Over the last two years, my track record has destroyed AWS. I've got a single Mac Mini with two VMs on it, plugged in to a UPS with enough power to keep it running for about three hours. It's never had a second of unplanned downtime.
About 15 years ago I got sick of maintaining my own stuff. I stopped building Linux desktops and bought an Apple laptop. I moved my email, calendars, contacts, chat, photos, etc, to Google. But lately I've swung 180 degrees and have been undoing all those decisions. It's not as much of a PITA as I remember. Maybe I'm better at it now? Or maybe it will become a PITA and I'll swing right back.
EDIT: I realize you're talking in a commercial sense and I'm talking about a homelab sense. Still, take my anecdote for what it's worth. :D
I think you're right about what we over- & under-estimate, but that we also under-estimate the inflection point for when it makes sense to begin relying on major cloud services.

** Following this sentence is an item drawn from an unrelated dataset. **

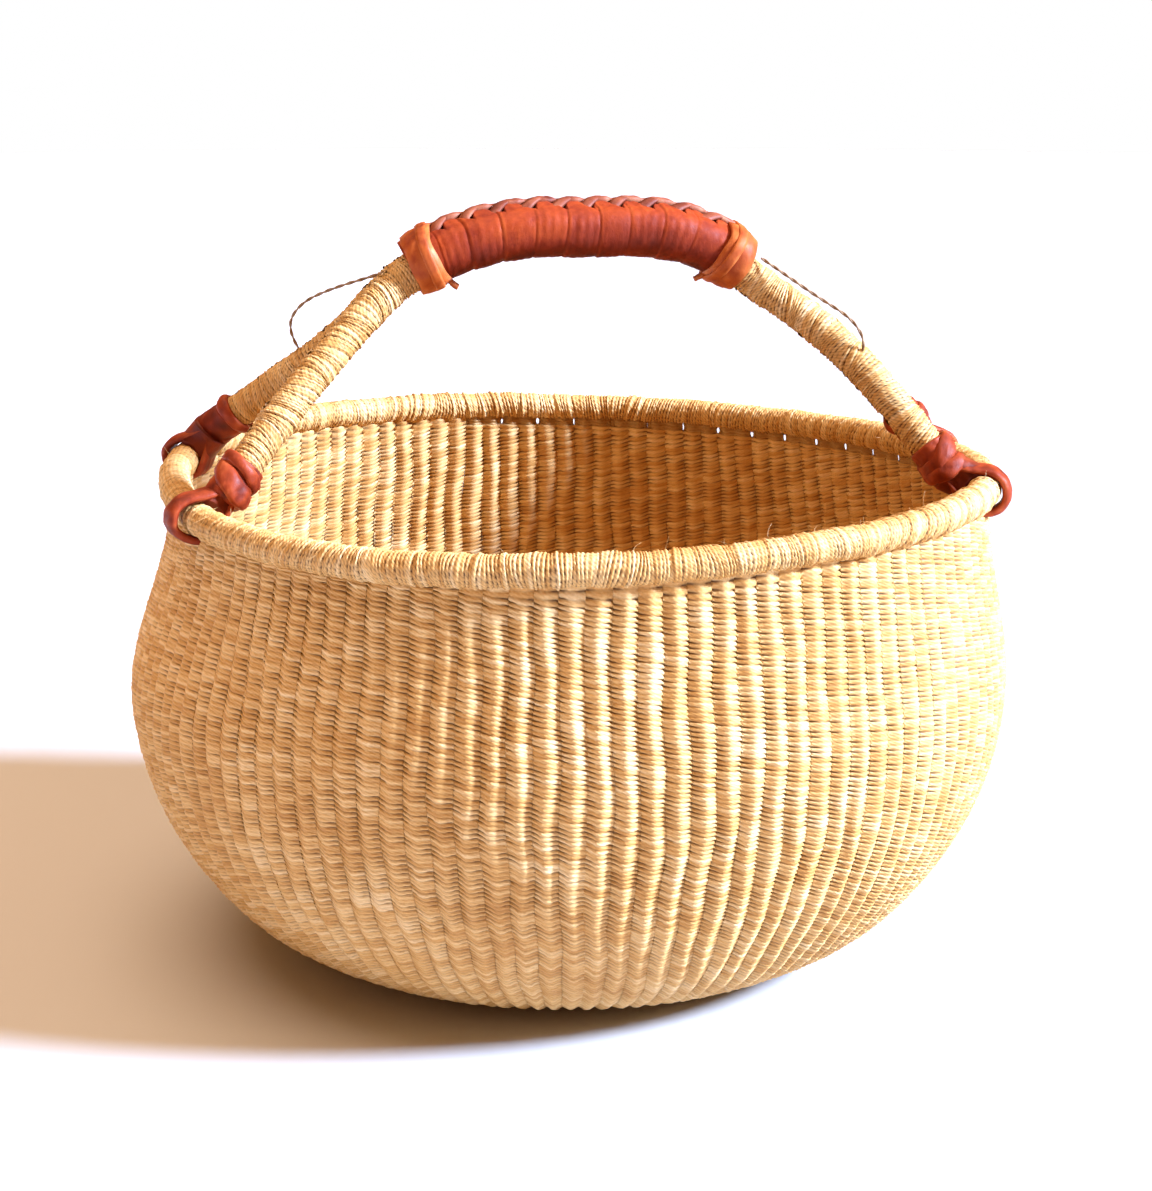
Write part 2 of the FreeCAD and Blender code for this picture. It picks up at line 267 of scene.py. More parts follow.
def finish_piece(piece, body, material, nodes):
    """Gives a piece its material and its CAD body."""
    piece.data.materials.clear()
    piece.data.materials.append(material)
    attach(piece, body)
    if nodes:
        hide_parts(*nodes)
    return piece


def frames_along(points, across=(0.0, 1.0, 0.0)):
    """Tangent, sideways and upward directions along a line; sideways keeps near the given direction."""
    tangent = unit(np.gradient(points, axis=0))
    across = np.broadcast_to(np.asarray(across, float), tangent.shape)
    sideways = unit(across - (across * tangent).sum(1, keepdims=True) * tangent)
    upward = np.cross(tangent, sideways)
    return tangent, sideways, upward


# --- tie cords ---
CORD_ROUTES = {
    "left": [
        (-0.0685, 0.0, 0.3086),
        (-0.084, 0.002, 0.303),
        (-0.104, 0.010, 0.2965),
        (-0.119, 0.018, 0.289),
        (-0.1255, 0.024, 0.277),
        (-0.1203, 0.0279, 0.2675),
    ],
    "right": [
        (0.085, -0.012, 0.3096),
        (0.095, -0.021, 0.3025),
        (0.108, -0.031, 0.2935),
        (0.120, -0.0395, 0.286),
        (0.126, -0.042, 0.2765),
        (0.1252, -0.0392, 0.2703),
    ],
}
CORD_TWIST = 5.5
PLY_RADIUS = 0.4
PLY_OFFSET = 0.36


def cord_line(side):
    """The cord's route as a NURBS line, and the points read from it, in millimetres."""
    curve = bpy.data.curves.new("route_" + side, "CURVE")
    curve.dimensions = "3D"
    curve.resolution_u = 24
    spline = curve.splines.new("NURBS")
    route = CORD_ROUTES[side]
    spline.points.add(len(route) - 1)
    for point, place in zip(spline.points, route):
        point.co = (*place, 1.0)
    spline.order_u = 3
    spline.use_endpoint_u = True
    line = bpy.data.objects.new("route_" + side, curve)
    bpy.context.collection.objects.link(line)
    bpy.context.view_layer.update()
    mesh = bpy.data.meshes.new_from_object(line)
    places = np.array([vertex.co[:] for vertex in mesh.vertices])
    bpy.data.objects.remove(line)
    bpy.data.meshes.remove(mesh)
    return even_points(places / MM, 180)


def make_cord(side):
    """One cord of two plies twisted together."""
    line = cord_line(side)
    _, sideways, upward = frames_along(line, (0.2, 1.0, 0.1))
    step = length_of(line) / (len(line) - 1)
    travelled = np.arange(len(line)) * step
    plies = []
    for ply in (0, 1):
        turn = travelled / (2.0 * CORD_TWIST) * TURN + ply * math.pi
        centre = line + PLY_OFFSET * ring_of(turn, sideways, upward)
        around = np.linspace(0.0, TURN, 10, endpoint=False)
        radius = PLY_RADIUS * (1.0 + wander(travelled, [9.0, 4.0], 31 + ply, 0.12))[:, None, None]
        ring = ring_of(around[None, :], sideways[:, None], upward[:, None])
        points = centre[:, None] + radius * ring
        tone = 0.5 + wander(travelled, [14.0, 5.0], 41 + ply, 0.3)[:, None] * np.ones((1, 10))
        plies.append(grid_piece("ply", points, around=True, caps=True, tone=tone))
    cord = joined("cord_" + side, plies)
    return cord, line


CORDS = {side: make_cord(side) for side in CORD_ROUTES}


# --- the woven body's surface ---
PROFILE = spline_through(WALL_OUTLINE, 1600)
PROFILE_STEPS = np.linalg.norm(np.diff(PROFILE, axis=0), axis=1)
PROFILE_LENGTH = np.concatenate([[0.0], np.cumsum(PROFILE_STEPS)])
PROFILE_TANGENT = unit(np.gradient(PROFILE, axis=0))
STITCH_ROWS = 220
STITCH = rng.random((2, RIBS, STITCH_ROWS))
RIB_SIZE = rng.uniform(0.82, 1.12, RIBS)
RIB_SWAY = rng.uniform(0.0, TURN, (2, RIBS))
rng.random(2 * RIBS)  # spare draws, which keep the later ones in their order
ROW_PHASES = np.array([0.0, 0.26, 0.5, 0.74])


def profile_at(length):
    """Radius, height and outward direction of the wall's outline at a length along it."""
    radius = np.interp(length, PROFILE_LENGTH, PROFILE[:, 0])
    height = np.interp(length, PROFILE_LENGTH, PROFILE[:, 1])
    out_radius = np.interp(length, PROFILE_LENGTH, PROFILE_TANGENT[:, 1])
    out_height = -np.interp(length, PROFILE_LENGTH, PROFILE_TANGENT[:, 0])
    return radius, height, out_radius, out_height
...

Put another way: we over-estimate our requirements, causing us to pessimistically reach for services that have problems that we'd otherwise never have.
For extra safety, and extra work, you could even take Azure as a backup if you're not locked in with AWS.
Global services such as route53, Cognito, the default cloud console and Cloudfront are managed out of US-East-1.
If us-east-1 is unavailable, as is commonly the case, and you depend on those systems, you are also down.
it does not matter if you're in timbuktu-1, you are dead in the water.
it is a myth that amazon availability zones are truly independent.
please stop blaming the victim, because you can do everything right and still fail if you are not aware of this; and you are perpetuating that unawareness.
> are not truly independent of each other
Indeed. They are even on the same planet!
> please stop blaming the victim
Excuse me?
It's now hard to say how frequently Amazon's infrastructure goes down. The incident rate seems to have accelerated.
...My home Internet even is scoring better than Amazon right now, in fact. Yours probably is too.
In my experience problem number 3 is the hardest to solve.